For every line in the data below that contains "objects", copy the line.

— Dataset rows —
────

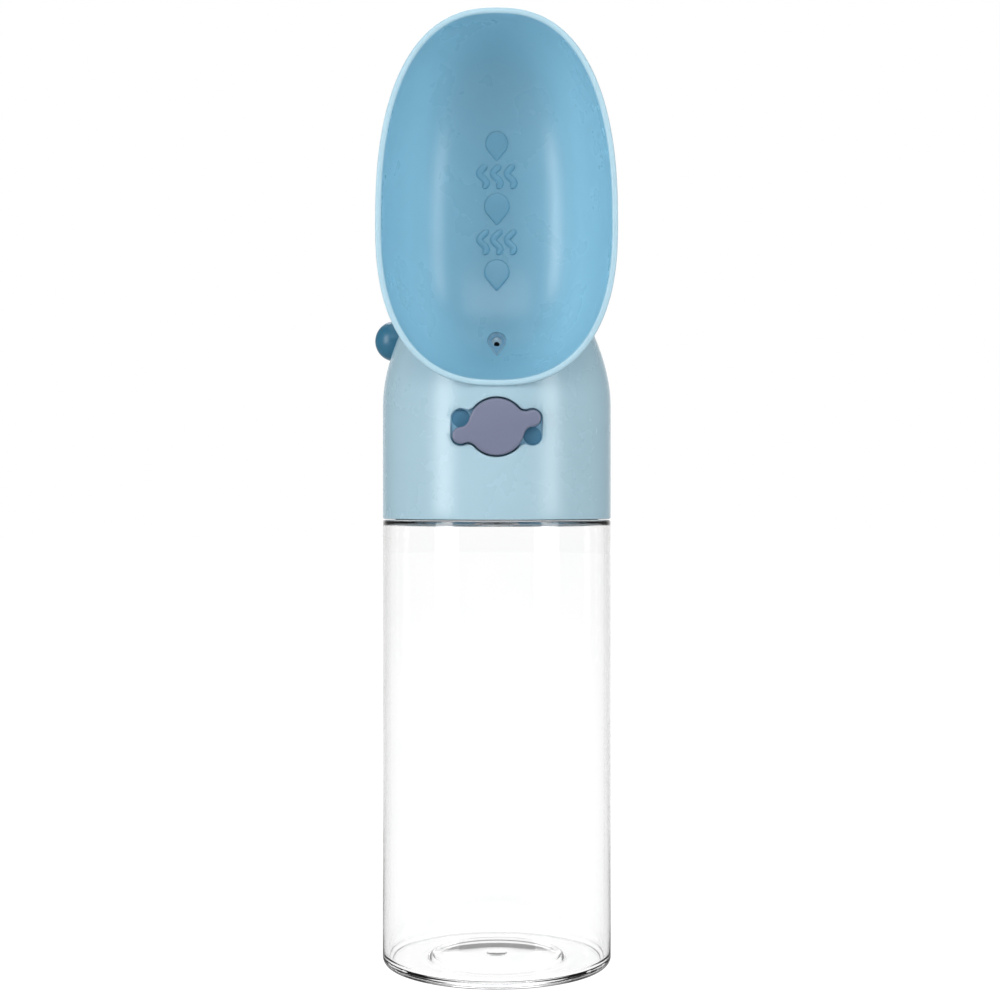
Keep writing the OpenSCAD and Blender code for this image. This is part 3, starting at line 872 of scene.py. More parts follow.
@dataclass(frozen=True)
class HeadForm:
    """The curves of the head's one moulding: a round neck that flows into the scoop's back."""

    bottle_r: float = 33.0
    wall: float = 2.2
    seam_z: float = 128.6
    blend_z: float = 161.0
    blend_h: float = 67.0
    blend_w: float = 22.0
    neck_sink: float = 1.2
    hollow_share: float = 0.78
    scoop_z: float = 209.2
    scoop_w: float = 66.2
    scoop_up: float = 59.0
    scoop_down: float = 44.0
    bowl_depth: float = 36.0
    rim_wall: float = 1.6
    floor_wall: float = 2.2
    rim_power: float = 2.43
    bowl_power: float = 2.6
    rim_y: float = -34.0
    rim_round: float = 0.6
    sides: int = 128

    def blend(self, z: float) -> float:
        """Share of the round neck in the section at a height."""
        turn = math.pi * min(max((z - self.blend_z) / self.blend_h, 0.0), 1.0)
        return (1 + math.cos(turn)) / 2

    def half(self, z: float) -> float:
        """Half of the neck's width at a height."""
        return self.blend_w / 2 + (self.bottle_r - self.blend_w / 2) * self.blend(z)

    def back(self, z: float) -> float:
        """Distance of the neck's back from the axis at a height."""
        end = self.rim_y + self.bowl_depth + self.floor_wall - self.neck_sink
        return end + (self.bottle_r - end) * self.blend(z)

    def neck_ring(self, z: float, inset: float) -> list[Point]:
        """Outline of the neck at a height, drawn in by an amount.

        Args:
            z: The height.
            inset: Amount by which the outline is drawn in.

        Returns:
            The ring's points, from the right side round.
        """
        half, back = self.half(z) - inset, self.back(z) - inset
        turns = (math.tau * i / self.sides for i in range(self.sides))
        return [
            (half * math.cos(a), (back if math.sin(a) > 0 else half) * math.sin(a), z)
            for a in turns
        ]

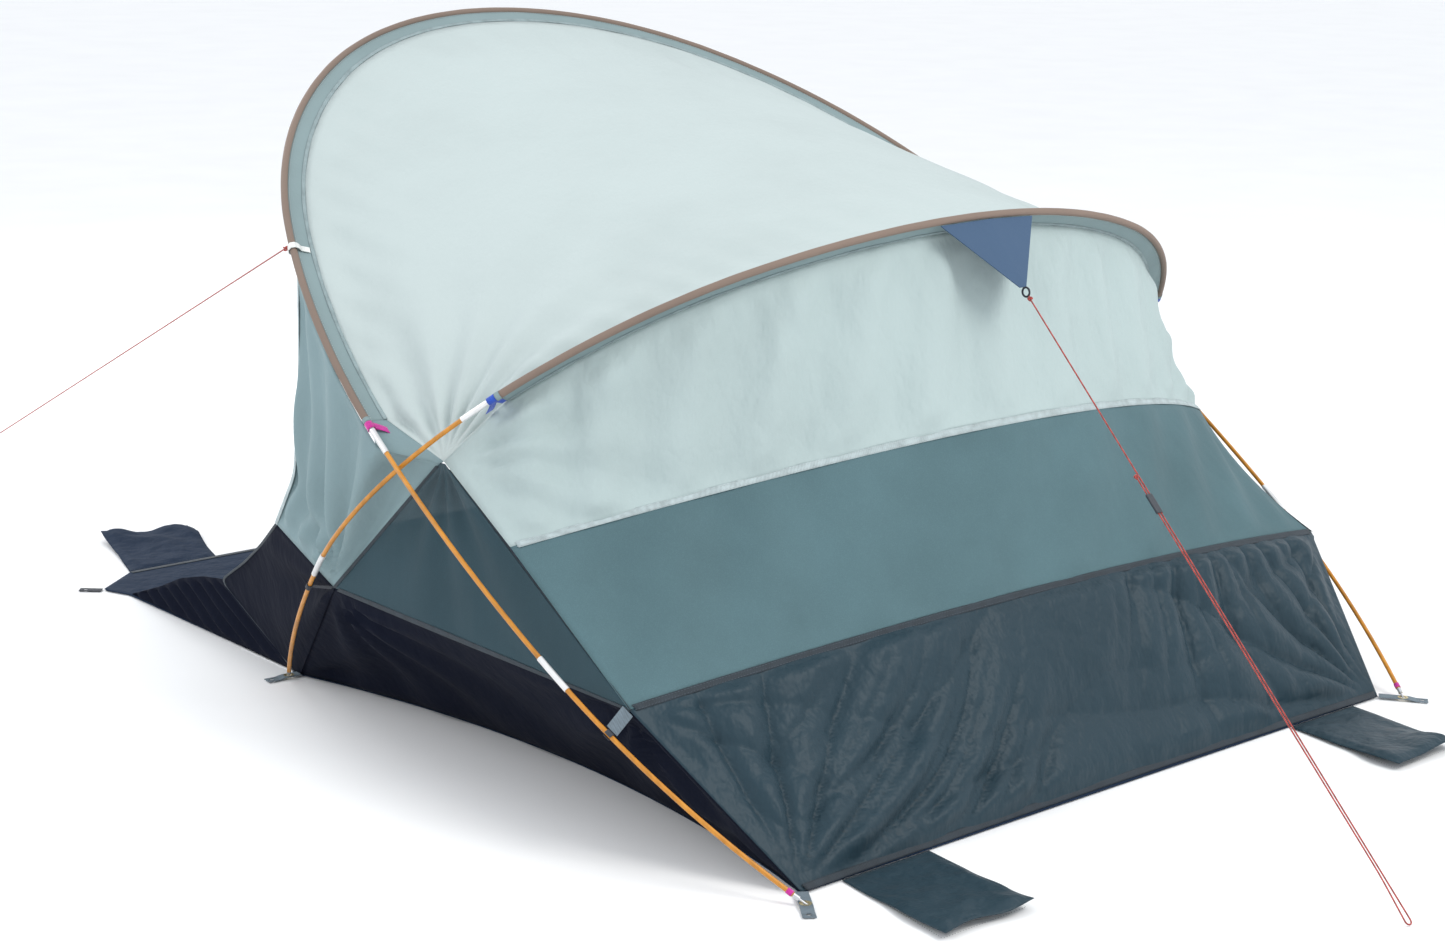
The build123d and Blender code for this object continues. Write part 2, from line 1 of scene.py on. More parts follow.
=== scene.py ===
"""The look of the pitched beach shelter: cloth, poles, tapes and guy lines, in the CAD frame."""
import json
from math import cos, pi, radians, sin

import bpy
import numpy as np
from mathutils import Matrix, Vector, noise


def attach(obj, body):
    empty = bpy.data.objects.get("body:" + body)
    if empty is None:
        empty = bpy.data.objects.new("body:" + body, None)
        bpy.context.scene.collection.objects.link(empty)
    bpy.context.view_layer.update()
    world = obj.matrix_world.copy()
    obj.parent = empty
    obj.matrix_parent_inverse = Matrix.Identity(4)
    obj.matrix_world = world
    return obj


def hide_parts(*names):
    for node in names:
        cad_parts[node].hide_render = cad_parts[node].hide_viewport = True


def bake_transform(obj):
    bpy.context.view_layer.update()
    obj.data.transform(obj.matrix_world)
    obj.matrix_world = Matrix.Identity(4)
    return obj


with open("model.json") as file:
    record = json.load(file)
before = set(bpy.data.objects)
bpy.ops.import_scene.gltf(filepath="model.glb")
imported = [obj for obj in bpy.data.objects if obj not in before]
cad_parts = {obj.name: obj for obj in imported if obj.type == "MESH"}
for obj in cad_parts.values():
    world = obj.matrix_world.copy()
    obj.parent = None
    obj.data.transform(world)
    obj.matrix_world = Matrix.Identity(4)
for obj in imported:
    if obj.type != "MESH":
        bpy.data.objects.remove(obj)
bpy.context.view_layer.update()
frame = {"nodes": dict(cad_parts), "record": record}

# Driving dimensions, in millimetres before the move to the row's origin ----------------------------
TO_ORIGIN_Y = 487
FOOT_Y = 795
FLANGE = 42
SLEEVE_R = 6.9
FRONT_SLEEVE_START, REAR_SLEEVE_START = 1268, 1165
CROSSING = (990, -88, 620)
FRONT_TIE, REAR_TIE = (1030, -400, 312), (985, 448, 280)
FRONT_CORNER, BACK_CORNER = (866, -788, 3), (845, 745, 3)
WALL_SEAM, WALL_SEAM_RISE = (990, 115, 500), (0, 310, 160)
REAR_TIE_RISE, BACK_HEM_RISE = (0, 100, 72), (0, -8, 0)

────

— Response for this exercise —
    empty = bpy.data.objects.get("body:" + body)
        empty = bpy.data.objects.new("body:" + body, None)
        bpy.context.scene.collection.objects.link(empty)
before = set(bpy.data.objects)
imported = [obj for obj in bpy.data.objects if obj not in before]
        bpy.data.objects.remove(obj)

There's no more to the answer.